■ TO BE DONE ■
Repeat the material in full. Keep every line exactly as it is.

■ DATASET SECTION ■
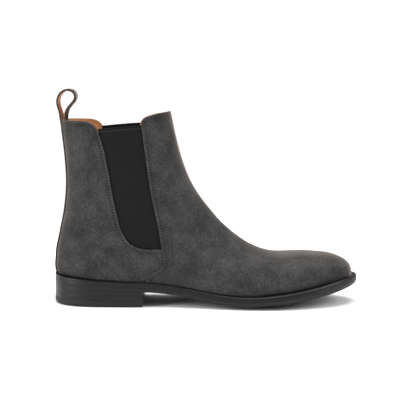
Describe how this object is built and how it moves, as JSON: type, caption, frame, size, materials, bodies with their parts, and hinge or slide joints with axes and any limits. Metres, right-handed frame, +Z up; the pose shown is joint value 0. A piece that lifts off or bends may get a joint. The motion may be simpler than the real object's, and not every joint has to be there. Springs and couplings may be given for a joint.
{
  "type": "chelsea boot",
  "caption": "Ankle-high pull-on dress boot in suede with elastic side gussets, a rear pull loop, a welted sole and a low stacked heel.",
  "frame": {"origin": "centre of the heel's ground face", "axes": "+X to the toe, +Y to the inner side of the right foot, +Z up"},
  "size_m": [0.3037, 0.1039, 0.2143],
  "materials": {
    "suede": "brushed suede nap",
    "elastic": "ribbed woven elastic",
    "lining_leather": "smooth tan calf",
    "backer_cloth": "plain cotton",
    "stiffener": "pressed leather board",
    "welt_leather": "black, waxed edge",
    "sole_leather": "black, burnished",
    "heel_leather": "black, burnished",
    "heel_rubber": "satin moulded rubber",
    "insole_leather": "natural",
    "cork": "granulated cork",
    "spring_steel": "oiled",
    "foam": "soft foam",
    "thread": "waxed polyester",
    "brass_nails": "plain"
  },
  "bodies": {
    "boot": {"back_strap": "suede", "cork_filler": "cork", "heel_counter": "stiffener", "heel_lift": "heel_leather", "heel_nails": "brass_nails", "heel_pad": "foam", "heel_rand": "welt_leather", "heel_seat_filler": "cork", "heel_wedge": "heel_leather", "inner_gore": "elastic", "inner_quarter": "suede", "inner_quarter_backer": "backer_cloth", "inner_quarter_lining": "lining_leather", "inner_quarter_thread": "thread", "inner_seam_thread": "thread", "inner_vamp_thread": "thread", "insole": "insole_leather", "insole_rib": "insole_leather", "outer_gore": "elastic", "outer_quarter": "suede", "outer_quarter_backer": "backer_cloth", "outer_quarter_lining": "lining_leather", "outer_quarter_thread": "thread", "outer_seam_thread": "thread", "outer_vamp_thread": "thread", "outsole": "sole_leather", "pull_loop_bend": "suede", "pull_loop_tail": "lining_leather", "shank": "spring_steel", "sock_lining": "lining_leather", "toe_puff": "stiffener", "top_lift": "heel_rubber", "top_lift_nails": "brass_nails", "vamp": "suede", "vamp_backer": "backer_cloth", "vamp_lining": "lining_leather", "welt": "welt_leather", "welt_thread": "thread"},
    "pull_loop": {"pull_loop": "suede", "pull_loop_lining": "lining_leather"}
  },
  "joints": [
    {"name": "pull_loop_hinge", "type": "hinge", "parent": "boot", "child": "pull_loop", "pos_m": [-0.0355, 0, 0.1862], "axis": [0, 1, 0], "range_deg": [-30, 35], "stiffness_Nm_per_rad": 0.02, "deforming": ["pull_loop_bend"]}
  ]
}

■ RESPONSE TO THE EXERCISE ■
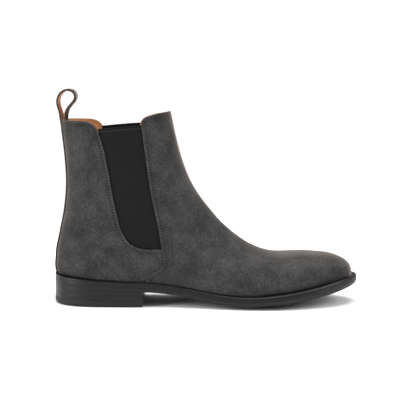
Describe how this object is built and how it moves, as JSON: type, caption, frame, size, materials, bodies with their parts, and hinge or slide joints with axes and any limits. Metres, right-handed frame, +Z up; the pose shown is joint value 0. A piece that lifts off or bends may get a joint. The motion may be simpler than the real object's, and not every joint has to be there. Springs and couplings may be given for a joint.
{
  "type": "chelsea boot",
  "caption": "Ankle-high pull-on dress boot in suede with elastic side gussets, a rear pull loop, a welted sole and a low stacked heel.",
  "frame": {"origin": "centre of the heel's ground face", "axes": "+X to the toe, +Y to the inner side of the right foot, +Z up"},
  "size_m": [0.3037, 0.1039, 0.2143],
  "materials": {
    "suede": "brushed suede nap",
    "elastic": "ribbed woven elastic",
    "lining_leather": "smooth tan calf",
    "backer_cloth": "plain cotton",
    "stiffener": "pressed leather board",
    "welt_leather": "black, waxed edge",
    "sole_leather": "black, burnished",
    "heel_leather": "black, burnished",
    "heel_rubber": "satin moulded rubber",
    "insole_leather": "natural",
    "cork": "granulated cork",
    "spring_steel": "oiled",
    "foam": "soft foam",
    "thread": "waxed polyester",
    "brass_nails": "plain"
  },
  "bodies": {
    "boot": {"back_strap": "suede", "cork_filler": "cork", "heel_counter": "stiffener", "heel_lift": "heel_leather", "heel_nails": "brass_nails", "heel_pad": "foam", "heel_rand": "welt_leather", "heel_seat_filler": "cork", "heel_wedge": "heel_leather", "inner_gore": "elastic", "inner_quarter": "suede", "inner_quarter_backer": "backer_cloth", "inner_quarter_lining": "lining_leather", "inner_quarter_thread": "thread", "inner_seam_thread": "thread", "inner_vamp_thread": "thread", "insole": "insole_leather", "insole_rib": "insole_leather", "outer_gore": "elastic", "outer_quarter": "suede", "outer_quarter_backer": "backer_cloth", "outer_quarter_lining": "lining_leather", "outer_quarter_thread": "thread", "outer_seam_thread": "thread", "outer_vamp_thread": "thread", "outsole": "sole_leather", "pull_loop_bend": "suede", "pull_loop_tail": "lining_leather", "shank": "spring_steel", "sock_lining": "lining_leather", "toe_puff": "stiffener", "top_lift": "heel_rubber", "top_lift_nails": "brass_nails", "vamp": "suede", "vamp_backer": "backer_cloth", "vamp_lining": "lining_leather", "welt": "welt_leather", "welt_thread": "thread"},
    "pull_loop": {"pull_loop": "suede", "pull_loop_lining": "lining_leather"}
  },
  "joints": [
    {"name": "pull_loop_hinge", "type": "hinge", "parent": "boot", "child": "pull_loop", "pos_m": [-0.0355, 0, 0.1862], "axis": [0, 1, 0], "range_deg": [-30, 35], "stiffness_Nm_per_rad": 0.02, "deforming": ["pull_loop_bend"]}
  ]
}